Although the CMS software is free from licence costs it doesn’t mean the website is without cost. Your investment is required for key elements such as design, branding and custom modifications to the way it functions. Each CMS comes with extensibility options with the use of plugins and widgets for varied solutions. It also takes time to deal with the configuration of the CMS and to host, maintain and market it.

Everyone has their favourite

Familiarity is important with each CMS and for some people, the simple interface for the web administration is essential so they can easily use it regularly and show other members of staff too. This is where Wordpress scores strongly.

Once invested in the learning curve, it is often rare that designers and developers will jump ship and try an alternative.


Each CMS has a road map for future features and developments. All of them have regular security updates and technical support through forums available. However, it is worth spending some time to look at what the community is like for help on each platform and the infrastructure around the project.

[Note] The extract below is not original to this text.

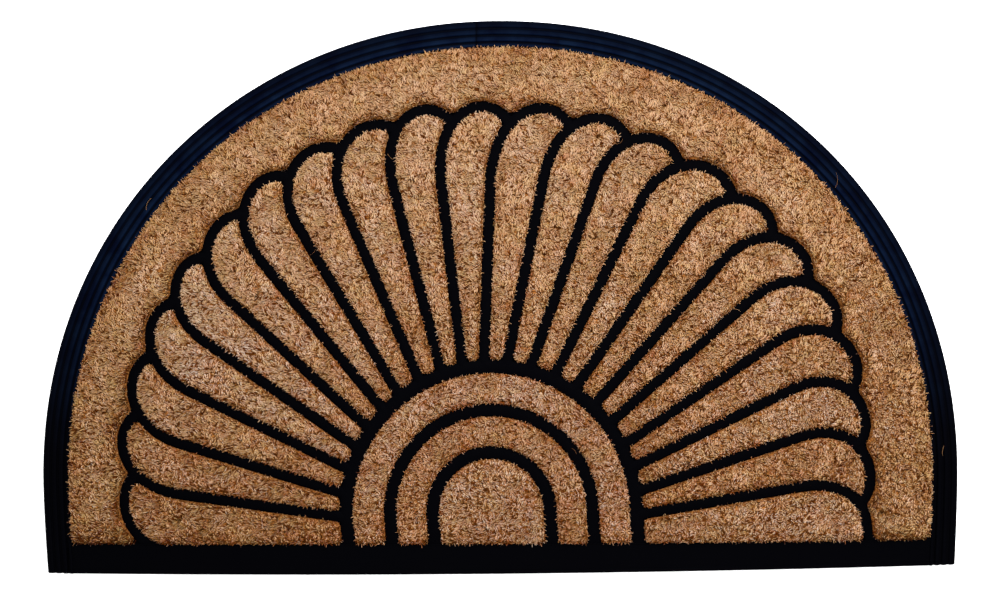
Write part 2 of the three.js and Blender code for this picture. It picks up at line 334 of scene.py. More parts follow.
def strip_faces(rows: int, columns: int) -> Array:
    """Quads between rows of ring points, as four point numbers each."""
    i, j = np.meshgrid(np.arange(rows - 1), np.arange(columns), indexing="ij")
    here, beside = i * columns + j, i * columns + (j + 1) % columns
    return np.stack([here, here + columns, beside + columns, beside], axis=-1).reshape(-1, 4)


def swept(grid: Array, values: dict[str, Array] | None = None) -> Shape:
    """Closed tube from rows of ring points, with flat caps at its two ends.

    Args:
        grid: rows of rings of points, shape (rows, columns, 3).
        values: one value for each point, shape (rows, columns).

    Returns:
        the shape.
    """
    rows, columns = grid.shape[:2]
    ring = np.arange(columns)[None]
    faces = [strip_faces(rows, columns), ring[:, ::-1], ring + (rows - 1) * columns]
    return Shape(grid.reshape(-1, 3), faces, {k: v.ravel() for k, v in (values or {}).items()})


def hair_tubes(plan: Array, height: Array, thickness: float, tones: dict[str, Array]) -> Shape:
    """Loose hairs as thin closed tubes of three sides, which taper to half their thickness.

    Args:
        plan: middle lines, shape (hairs, sections, 2).
        height: the lines' heights, shape (hairs, sections).
        thickness: of the thick end.
        tones: named values for each hair.

    Returns:
        the shape.
    """
    count, sections = height.shape
    along = unit(np.gradient(plan, axis=1))
    aside = np.dstack([-along[..., 1], along[..., 0], 0 * height])
    ring = np.radians([90, 210, 330])[:, None]
    offset = aside[:, :, None] * np.cos(ring) + np.array([0.0, 0.0, 1.0]) * np.sin(ring)
    taper = thickness / 2 * np.linspace(1, 0.5, sections)[:, None, None]
    points = np.dstack([plan, height])[:, :, None] + offset * taper
    last = 3 * sections
    caps = np.array([[0, 1, 2], [last - 1, last - 2, last - 3]])
    first = last * np.arange(count)[:, None, None]
    faces = [(first + strip_faces(sections, 3)[:, ::-1]).reshape(-1, 4),
             (first + caps).reshape(-1, 3)]
    values = {key: np.repeat(tone, last) for key, tone in tones.items()}
    return Shape(points.reshape(-1, 3), faces, {**values, "rise": np.full(count * last, 0.8)})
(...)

In some cases, you will have to dig deeper to discover if it is only going to be used in some countries and some web projects or services may not be around for much longer.

Objective opinion and conclusion

So there you have it…. the three biggest, baddest CMS on the planet, slugging it out for your attention. Each has its fans and detractors, each deserves its place in the market and each has matured to the point where under the right circumstances can deliver a knockout blow to the others. It comes down to the project requirements and the skill of the people implementing the project (which is usually more important than the choice of CMS anyway).